Residential school survivor Stephanie Harpe said Indigenous communities want to heal from the trauma inflicted on them by the province and the country.
Harpe, who is an international advocate for Murdered, Missing, Exploited Indigenous Peoples (MMEIP), and the program coordinator at the Institute for the Advancement of Aboriginal Women, shared her experiences with the St. Albert Rotary club on July 10.
Harpe is a survivor of residential school, among other atrocities inflicted upon her.
First opened in 1876 as part of the Indian Act, residential schools were created to strip Indigenous children of their culture and assimilate them into Euro-Canadian culture.
More than 150,000 Indigenous children attended these religious schools. These children were removed from their families, deprived of their ancestral language, and many were physically and sexually abused.

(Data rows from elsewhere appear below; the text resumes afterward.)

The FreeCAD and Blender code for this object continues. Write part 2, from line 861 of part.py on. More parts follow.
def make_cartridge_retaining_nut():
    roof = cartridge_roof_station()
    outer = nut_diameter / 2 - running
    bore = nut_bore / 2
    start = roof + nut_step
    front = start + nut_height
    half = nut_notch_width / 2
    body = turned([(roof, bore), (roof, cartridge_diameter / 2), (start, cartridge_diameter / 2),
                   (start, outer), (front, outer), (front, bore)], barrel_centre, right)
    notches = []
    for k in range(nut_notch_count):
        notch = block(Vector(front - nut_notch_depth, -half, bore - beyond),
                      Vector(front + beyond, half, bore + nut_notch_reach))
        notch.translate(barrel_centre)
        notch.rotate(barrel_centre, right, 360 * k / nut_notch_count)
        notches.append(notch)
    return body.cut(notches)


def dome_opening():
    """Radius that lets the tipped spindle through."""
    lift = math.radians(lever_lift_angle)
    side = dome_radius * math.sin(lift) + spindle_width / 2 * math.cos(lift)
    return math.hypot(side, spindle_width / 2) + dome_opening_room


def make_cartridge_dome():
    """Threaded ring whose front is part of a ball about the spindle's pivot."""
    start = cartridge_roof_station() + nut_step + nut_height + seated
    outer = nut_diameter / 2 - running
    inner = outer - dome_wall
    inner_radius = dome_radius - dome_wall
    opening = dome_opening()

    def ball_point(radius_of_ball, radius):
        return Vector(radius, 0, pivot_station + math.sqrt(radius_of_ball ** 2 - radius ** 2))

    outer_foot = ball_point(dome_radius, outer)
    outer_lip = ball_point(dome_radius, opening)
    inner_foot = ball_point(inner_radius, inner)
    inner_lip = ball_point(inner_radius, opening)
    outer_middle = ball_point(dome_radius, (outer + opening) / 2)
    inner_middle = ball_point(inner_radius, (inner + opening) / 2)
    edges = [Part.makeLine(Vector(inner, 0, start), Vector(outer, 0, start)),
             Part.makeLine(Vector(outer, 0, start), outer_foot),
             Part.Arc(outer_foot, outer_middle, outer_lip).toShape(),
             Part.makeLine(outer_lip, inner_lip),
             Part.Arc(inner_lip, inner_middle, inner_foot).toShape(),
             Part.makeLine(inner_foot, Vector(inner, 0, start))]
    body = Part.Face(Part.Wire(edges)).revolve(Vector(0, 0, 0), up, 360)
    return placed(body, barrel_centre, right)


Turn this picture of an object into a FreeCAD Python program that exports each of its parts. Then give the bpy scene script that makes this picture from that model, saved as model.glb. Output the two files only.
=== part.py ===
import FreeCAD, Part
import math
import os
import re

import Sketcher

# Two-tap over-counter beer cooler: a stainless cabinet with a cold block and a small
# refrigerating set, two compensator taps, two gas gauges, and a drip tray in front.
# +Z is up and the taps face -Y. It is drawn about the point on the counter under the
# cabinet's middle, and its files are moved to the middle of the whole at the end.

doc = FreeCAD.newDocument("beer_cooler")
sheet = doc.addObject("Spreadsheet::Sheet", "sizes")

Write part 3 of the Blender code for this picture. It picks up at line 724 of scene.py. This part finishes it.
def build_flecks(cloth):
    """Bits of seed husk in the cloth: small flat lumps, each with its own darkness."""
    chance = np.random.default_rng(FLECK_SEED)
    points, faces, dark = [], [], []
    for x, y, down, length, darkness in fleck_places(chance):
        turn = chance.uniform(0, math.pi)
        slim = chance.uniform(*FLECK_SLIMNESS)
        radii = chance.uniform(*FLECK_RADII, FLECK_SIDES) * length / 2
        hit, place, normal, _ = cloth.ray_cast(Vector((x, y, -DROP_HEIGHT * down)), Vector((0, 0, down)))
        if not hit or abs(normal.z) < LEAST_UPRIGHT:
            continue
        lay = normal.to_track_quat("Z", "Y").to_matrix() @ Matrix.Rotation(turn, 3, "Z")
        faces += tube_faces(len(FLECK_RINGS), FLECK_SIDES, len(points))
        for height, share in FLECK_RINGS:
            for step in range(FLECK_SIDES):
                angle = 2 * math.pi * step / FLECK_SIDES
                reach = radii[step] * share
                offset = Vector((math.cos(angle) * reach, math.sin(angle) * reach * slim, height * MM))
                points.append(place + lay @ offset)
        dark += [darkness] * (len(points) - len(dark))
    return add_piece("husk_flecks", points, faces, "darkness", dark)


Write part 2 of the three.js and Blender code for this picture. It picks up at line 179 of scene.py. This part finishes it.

As many as 6,000 children are thought to have died in residential schools.
“I've survived every horrible statistic that you can think of, but I was never a person who hurt other people," Harpe said.
Harpe's mother Ruby Anne McDonald was murdered in Edmonton in 1999, and later in life, the advocate went on to testify at the national inquiry into missing and murdered Indigenous women and girls.
Harpe’s mom tried to get help for her trauma and the abuse she faced, but Western doctors just prescribed her drugs and pills. Eventually, Harpe and her siblings were taken away.
“My mother wanted real help. They suggested shock treatment to my mother and my mother was never the same … it got worse from there. We've had this history of severe traumas, and when you see that an Indigenous person suffering, there is a reason for that,” Harpe said.
“We did not do this to ourselves.”
The advocate said Indigenous people want “the healing that is owed to us” by the government and said it is much more complicated than just providing payouts.
“The Canadian government owes us counselling, supports, mental health and addictions support (for) every Indigenous person in this country so we are fighting for that to this day,” Harpe told the Rotary club.
“We are wanting to get better, we are wanting this change. It's just really hard when you feel forgotten, when you feel you have no voice.”
Harpe said Canada profits off Indigenous suffering by locking up Indigenous people in prisons, or taking away young children from their parents. It will take the efforts of everyone to stand up against these injustices and stop the abuse inflicted on Indigenous communities.
“If we don't move forward in action, and a movement of love for each other, things are not going to change,” Harpe said.
Harpe said Canada has a lot of work to do still when it comes to the treatment of people of colour.
“I believe that Canada can do better.”